◆ **Excerpted data**
[Begin]
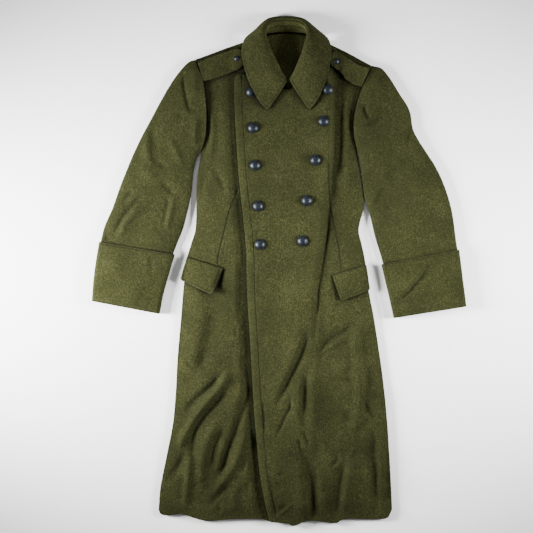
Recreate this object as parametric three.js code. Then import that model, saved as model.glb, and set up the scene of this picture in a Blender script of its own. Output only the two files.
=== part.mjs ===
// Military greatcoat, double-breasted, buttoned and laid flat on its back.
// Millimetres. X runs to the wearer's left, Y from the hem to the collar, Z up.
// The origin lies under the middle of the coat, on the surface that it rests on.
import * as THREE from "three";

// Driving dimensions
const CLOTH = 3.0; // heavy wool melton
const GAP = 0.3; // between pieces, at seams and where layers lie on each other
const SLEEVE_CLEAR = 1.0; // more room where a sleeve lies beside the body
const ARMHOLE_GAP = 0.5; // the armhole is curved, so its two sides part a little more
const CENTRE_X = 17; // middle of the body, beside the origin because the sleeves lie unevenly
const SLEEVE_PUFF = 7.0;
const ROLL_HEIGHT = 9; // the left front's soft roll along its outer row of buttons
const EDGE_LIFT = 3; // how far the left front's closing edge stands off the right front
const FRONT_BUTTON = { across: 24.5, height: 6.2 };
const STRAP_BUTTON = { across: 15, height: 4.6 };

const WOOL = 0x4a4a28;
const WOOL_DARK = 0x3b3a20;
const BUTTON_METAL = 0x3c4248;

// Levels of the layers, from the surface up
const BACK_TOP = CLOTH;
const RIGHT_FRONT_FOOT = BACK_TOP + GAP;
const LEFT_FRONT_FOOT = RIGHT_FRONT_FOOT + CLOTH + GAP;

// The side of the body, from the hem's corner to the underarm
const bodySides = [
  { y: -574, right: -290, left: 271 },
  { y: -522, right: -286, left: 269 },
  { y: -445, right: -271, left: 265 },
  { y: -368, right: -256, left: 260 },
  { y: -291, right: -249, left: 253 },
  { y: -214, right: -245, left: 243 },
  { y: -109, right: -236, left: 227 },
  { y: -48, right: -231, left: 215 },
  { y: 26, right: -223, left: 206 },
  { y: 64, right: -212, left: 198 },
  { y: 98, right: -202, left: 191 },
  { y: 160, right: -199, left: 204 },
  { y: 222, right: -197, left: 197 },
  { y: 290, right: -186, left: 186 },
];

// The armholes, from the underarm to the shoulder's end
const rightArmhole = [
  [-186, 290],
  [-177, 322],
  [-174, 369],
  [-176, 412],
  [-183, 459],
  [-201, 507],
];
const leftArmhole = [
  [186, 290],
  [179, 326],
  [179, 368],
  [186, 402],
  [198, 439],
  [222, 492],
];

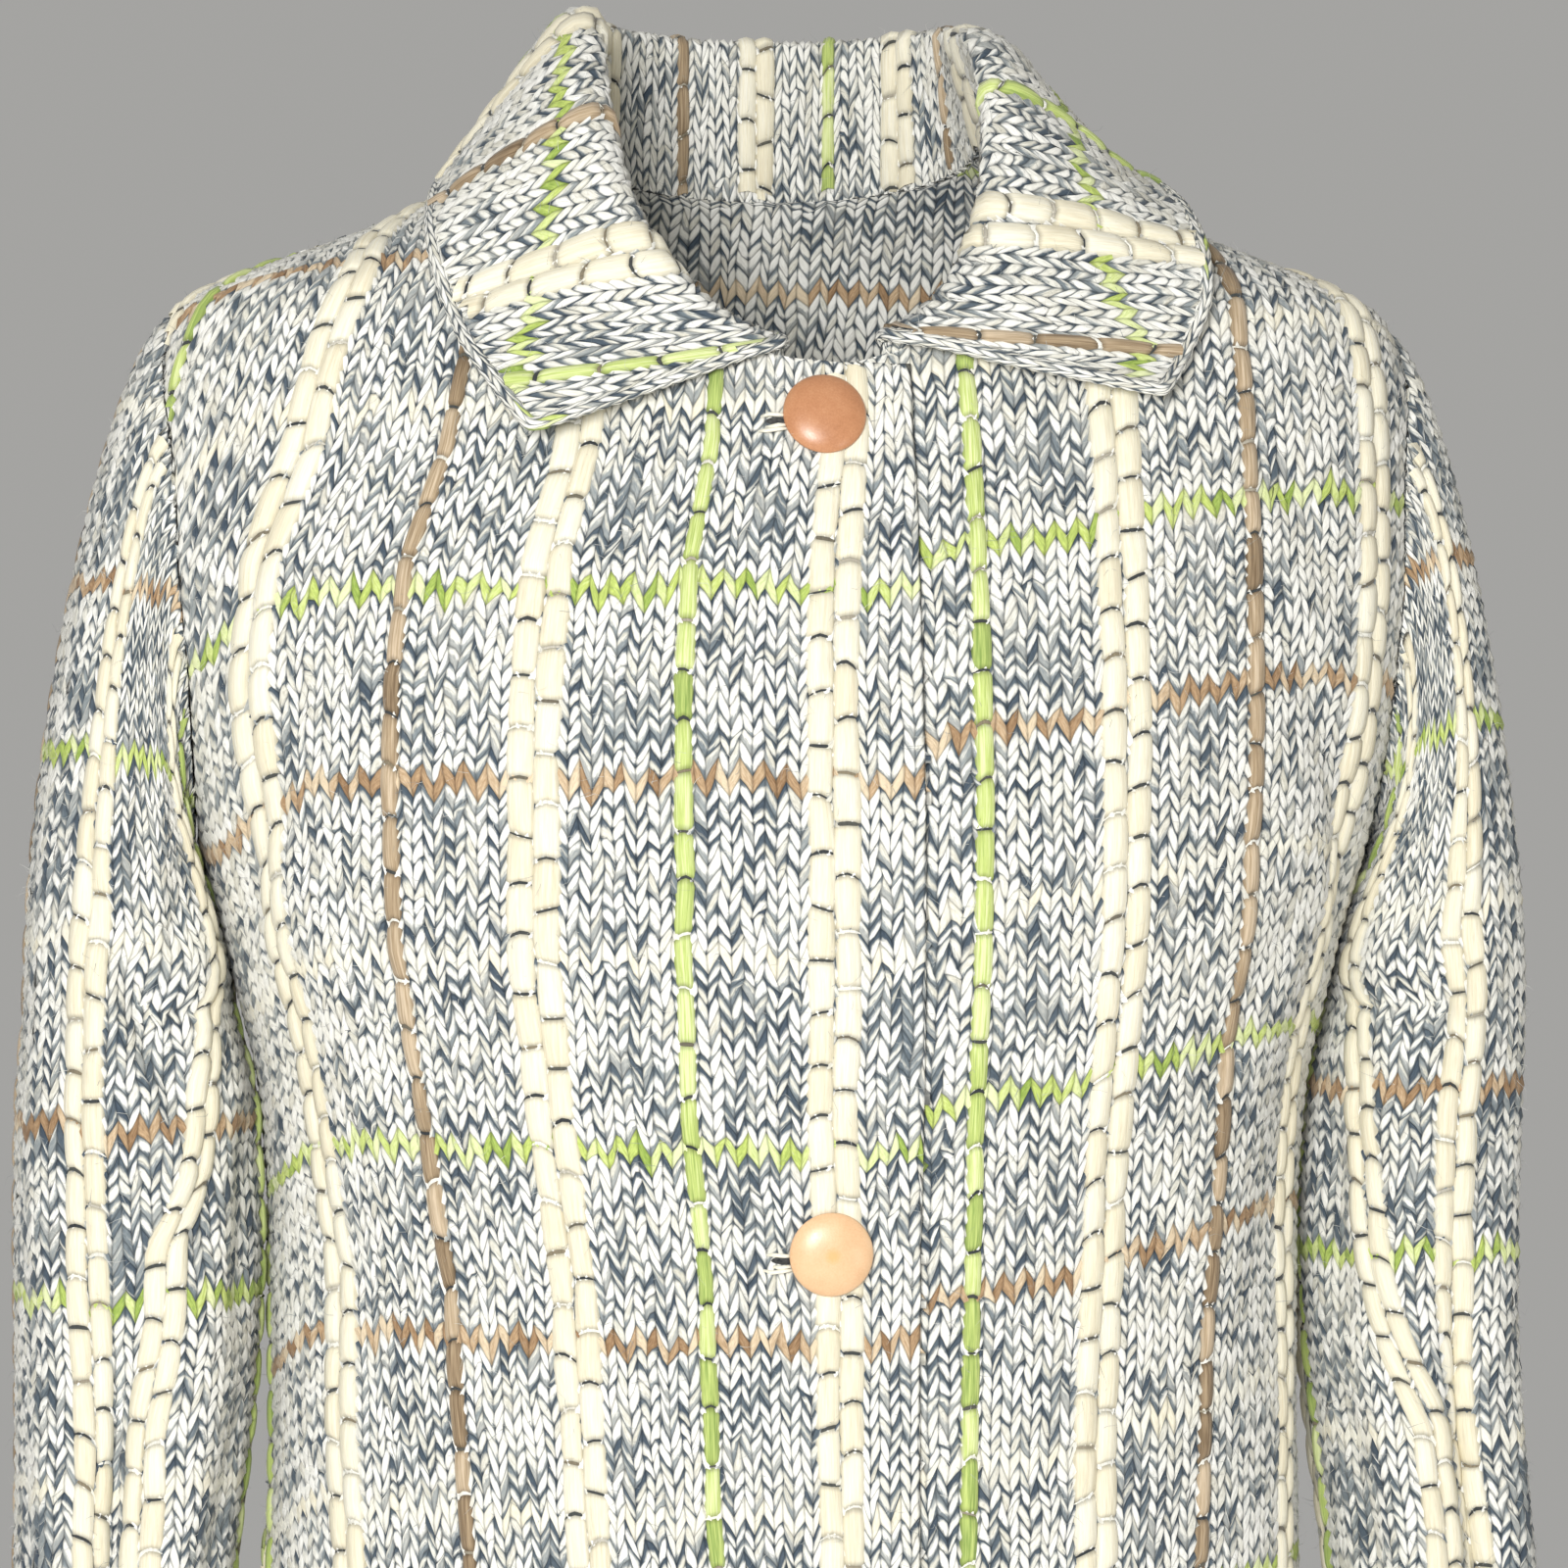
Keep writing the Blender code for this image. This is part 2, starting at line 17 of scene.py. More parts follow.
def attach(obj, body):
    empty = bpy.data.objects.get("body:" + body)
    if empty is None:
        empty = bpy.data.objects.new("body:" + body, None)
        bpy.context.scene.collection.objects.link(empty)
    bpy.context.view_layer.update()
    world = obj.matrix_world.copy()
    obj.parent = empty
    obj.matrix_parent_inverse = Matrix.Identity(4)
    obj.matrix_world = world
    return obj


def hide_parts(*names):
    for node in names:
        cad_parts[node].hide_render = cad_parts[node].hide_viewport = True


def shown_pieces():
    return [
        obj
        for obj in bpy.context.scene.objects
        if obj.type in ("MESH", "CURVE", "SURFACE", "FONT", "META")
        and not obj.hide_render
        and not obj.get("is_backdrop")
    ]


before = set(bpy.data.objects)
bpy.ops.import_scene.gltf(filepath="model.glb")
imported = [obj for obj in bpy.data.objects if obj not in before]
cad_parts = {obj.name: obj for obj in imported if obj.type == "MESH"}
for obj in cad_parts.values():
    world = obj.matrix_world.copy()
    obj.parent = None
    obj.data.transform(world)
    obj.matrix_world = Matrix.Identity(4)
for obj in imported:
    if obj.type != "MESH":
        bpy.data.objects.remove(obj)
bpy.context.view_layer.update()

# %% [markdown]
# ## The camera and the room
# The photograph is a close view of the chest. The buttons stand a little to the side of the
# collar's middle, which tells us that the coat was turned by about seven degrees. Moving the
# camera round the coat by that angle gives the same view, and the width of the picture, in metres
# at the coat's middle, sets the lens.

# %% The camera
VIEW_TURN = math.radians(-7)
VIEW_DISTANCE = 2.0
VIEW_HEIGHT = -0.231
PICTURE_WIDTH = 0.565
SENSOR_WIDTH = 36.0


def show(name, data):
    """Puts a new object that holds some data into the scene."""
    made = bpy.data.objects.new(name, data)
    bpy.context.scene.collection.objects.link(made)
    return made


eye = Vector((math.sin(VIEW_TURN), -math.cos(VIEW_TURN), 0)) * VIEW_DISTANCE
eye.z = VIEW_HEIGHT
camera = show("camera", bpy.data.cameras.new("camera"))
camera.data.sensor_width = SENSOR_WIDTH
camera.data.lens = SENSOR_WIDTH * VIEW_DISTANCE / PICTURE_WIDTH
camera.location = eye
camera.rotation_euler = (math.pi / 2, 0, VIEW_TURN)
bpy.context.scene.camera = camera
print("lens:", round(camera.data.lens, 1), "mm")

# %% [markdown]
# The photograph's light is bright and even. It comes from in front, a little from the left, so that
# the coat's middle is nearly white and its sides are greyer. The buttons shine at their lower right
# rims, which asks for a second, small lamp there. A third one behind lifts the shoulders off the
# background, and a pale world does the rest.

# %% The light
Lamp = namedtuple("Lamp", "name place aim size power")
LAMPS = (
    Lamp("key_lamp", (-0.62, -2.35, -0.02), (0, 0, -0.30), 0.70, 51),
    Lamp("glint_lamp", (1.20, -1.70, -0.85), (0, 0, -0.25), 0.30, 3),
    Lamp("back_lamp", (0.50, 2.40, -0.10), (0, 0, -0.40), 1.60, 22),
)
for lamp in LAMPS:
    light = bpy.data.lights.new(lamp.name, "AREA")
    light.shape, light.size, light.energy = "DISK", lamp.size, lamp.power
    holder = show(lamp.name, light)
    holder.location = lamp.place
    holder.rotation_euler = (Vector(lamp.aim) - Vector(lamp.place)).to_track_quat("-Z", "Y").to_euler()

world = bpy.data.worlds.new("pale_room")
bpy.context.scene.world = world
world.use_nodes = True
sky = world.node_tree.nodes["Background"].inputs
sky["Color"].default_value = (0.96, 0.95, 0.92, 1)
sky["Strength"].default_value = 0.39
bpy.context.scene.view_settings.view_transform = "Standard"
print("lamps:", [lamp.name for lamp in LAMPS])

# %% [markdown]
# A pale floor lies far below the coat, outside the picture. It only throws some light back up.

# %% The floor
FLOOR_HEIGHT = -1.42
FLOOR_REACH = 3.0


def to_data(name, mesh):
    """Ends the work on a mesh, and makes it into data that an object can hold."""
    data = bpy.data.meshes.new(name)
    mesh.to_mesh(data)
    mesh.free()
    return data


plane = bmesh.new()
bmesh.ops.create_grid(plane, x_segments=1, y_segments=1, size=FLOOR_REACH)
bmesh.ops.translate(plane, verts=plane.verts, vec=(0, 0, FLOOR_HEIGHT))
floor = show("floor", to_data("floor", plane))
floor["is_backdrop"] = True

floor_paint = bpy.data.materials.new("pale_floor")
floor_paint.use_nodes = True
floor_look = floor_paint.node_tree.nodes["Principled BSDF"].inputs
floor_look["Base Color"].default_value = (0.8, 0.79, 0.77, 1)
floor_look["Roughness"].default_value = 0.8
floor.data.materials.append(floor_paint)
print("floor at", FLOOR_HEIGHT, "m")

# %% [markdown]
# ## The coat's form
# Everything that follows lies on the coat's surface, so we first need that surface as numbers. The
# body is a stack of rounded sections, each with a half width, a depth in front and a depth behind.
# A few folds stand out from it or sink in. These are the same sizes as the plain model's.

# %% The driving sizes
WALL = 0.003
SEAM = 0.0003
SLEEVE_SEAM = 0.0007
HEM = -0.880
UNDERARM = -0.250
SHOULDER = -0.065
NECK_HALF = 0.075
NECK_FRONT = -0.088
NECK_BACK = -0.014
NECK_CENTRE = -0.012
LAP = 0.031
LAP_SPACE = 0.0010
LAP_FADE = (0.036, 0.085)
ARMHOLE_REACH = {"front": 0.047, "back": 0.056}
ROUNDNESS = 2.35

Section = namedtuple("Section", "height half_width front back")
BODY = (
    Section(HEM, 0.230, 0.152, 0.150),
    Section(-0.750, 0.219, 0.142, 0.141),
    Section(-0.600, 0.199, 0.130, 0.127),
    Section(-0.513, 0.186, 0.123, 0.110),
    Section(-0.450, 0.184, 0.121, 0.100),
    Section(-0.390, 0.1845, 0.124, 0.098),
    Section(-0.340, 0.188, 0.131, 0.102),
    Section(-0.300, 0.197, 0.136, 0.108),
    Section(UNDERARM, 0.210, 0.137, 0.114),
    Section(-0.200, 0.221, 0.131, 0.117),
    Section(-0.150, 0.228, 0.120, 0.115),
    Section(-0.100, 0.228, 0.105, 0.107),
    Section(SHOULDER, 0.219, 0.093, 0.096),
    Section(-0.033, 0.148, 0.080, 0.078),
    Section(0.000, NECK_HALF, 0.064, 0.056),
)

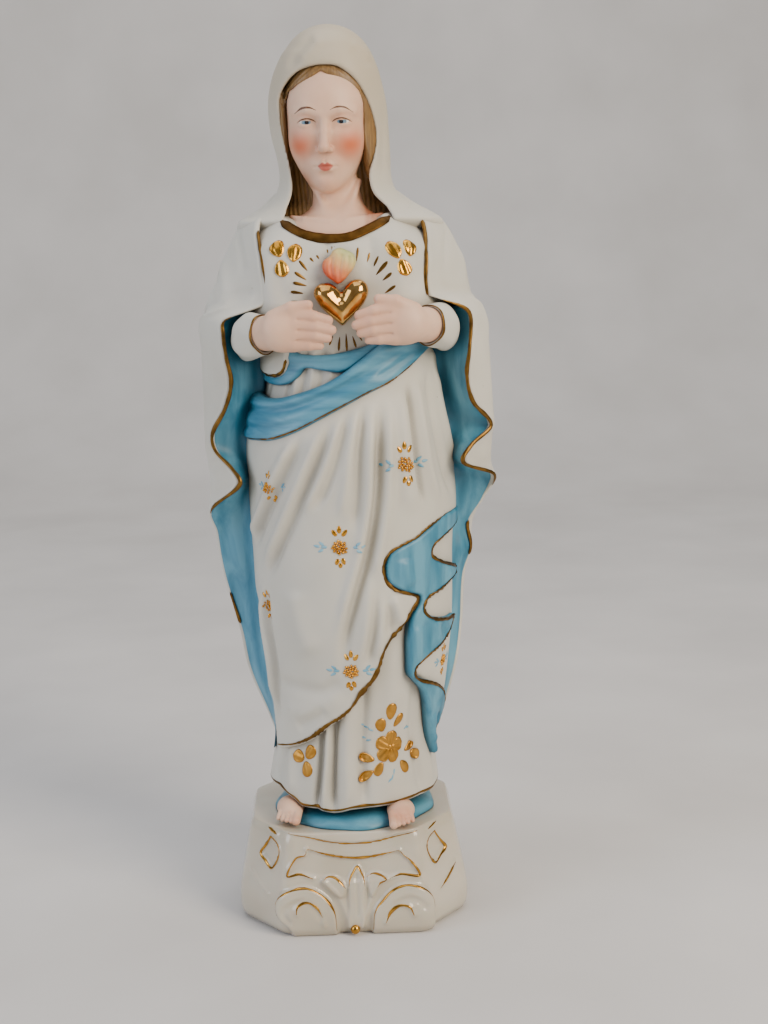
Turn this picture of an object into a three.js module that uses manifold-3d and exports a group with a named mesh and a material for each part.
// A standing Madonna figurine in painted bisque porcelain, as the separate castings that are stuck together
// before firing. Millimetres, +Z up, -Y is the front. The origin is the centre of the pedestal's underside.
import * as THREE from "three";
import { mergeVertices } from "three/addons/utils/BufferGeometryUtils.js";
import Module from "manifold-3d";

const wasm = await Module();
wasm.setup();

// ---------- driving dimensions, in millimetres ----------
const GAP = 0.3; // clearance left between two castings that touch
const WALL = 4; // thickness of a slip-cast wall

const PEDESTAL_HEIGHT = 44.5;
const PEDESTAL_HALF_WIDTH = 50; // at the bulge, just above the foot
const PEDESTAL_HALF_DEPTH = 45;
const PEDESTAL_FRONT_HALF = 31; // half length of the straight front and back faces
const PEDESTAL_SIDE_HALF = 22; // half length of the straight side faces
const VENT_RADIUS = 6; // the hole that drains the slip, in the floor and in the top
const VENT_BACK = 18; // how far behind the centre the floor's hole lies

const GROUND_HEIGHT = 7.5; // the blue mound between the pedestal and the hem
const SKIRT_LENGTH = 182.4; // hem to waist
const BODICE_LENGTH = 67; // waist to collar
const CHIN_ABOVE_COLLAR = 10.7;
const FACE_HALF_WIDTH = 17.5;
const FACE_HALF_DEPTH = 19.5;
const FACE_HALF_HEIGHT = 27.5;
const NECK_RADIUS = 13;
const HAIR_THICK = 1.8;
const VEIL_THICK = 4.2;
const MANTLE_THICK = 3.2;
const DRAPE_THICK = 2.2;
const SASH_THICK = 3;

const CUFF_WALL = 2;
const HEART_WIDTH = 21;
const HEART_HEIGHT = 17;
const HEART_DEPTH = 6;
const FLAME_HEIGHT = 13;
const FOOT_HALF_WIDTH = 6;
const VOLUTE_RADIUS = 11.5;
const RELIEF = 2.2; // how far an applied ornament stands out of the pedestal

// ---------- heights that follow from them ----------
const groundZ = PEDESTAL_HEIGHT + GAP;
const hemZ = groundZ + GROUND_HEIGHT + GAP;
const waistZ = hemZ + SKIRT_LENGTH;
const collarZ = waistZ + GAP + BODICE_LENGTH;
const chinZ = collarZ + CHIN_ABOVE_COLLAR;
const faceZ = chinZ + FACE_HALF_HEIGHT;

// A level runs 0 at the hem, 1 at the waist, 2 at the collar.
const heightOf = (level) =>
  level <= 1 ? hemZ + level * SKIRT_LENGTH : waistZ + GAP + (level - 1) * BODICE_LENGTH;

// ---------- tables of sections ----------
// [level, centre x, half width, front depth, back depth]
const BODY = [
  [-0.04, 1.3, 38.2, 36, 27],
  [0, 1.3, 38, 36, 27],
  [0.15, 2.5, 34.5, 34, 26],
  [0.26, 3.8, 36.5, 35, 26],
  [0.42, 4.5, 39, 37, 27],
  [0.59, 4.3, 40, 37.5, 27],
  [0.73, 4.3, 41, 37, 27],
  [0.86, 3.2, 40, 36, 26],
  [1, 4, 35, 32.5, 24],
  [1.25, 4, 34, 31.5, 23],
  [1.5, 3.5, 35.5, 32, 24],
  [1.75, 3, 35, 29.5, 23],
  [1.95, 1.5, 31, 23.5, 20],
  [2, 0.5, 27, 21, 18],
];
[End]
◆ **Work to be completed**
Extract from the listing above the lines between the line containing "Turn this picture" and the line containing "const RELIEF = 2.2;", keeping both of those lines. Output nothing else.

◆ **Exercise solution**
Turn this picture of an object into a three.js module that uses manifold-3d and exports a group with a named mesh and a material for each part.
// A standing Madonna figurine in painted bisque porcelain, as the separate castings that are stuck together
// before firing. Millimetres, +Z up, -Y is the front. The origin is the centre of the pedestal's underside.
import * as THREE from "three";
import { mergeVertices } from "three/addons/utils/BufferGeometryUtils.js";
import Module from "manifold-3d";

const wasm = await Module();
wasm.setup();

// ---------- driving dimensions, in millimetres ----------
const GAP = 0.3; // clearance left between two castings that touch
const WALL = 4; // thickness of a slip-cast wall

const PEDESTAL_HEIGHT = 44.5;
const PEDESTAL_HALF_WIDTH = 50; // at the bulge, just above the foot
const PEDESTAL_HALF_DEPTH = 45;
const PEDESTAL_FRONT_HALF = 31; // half length of the straight front and back faces
const PEDESTAL_SIDE_HALF = 22; // half length of the straight side faces
const VENT_RADIUS = 6; // the hole that drains the slip, in the floor and in the top
const VENT_BACK = 18; // how far behind the centre the floor's hole lies

const GROUND_HEIGHT = 7.5; // the blue mound between the pedestal and the hem
const SKIRT_LENGTH = 182.4; // hem to waist
const BODICE_LENGTH = 67; // waist to collar
const CHIN_ABOVE_COLLAR = 10.7;
const FACE_HALF_WIDTH = 17.5;
const FACE_HALF_DEPTH = 19.5;
const FACE_HALF_HEIGHT = 27.5;
const NECK_RADIUS = 13;
const HAIR_THICK = 1.8;
const VEIL_THICK = 4.2;
const MANTLE_THICK = 3.2;
const DRAPE_THICK = 2.2;
const SASH_THICK = 3;

const CUFF_WALL = 2;
const HEART_WIDTH = 21;
const HEART_HEIGHT = 17;
const HEART_DEPTH = 6;
const FLAME_HEIGHT = 13;
const FOOT_HALF_WIDTH = 6;
const VOLUTE_RADIUS = 11.5;
const RELIEF = 2.2; // how far an applied ornament stands out of the pedestal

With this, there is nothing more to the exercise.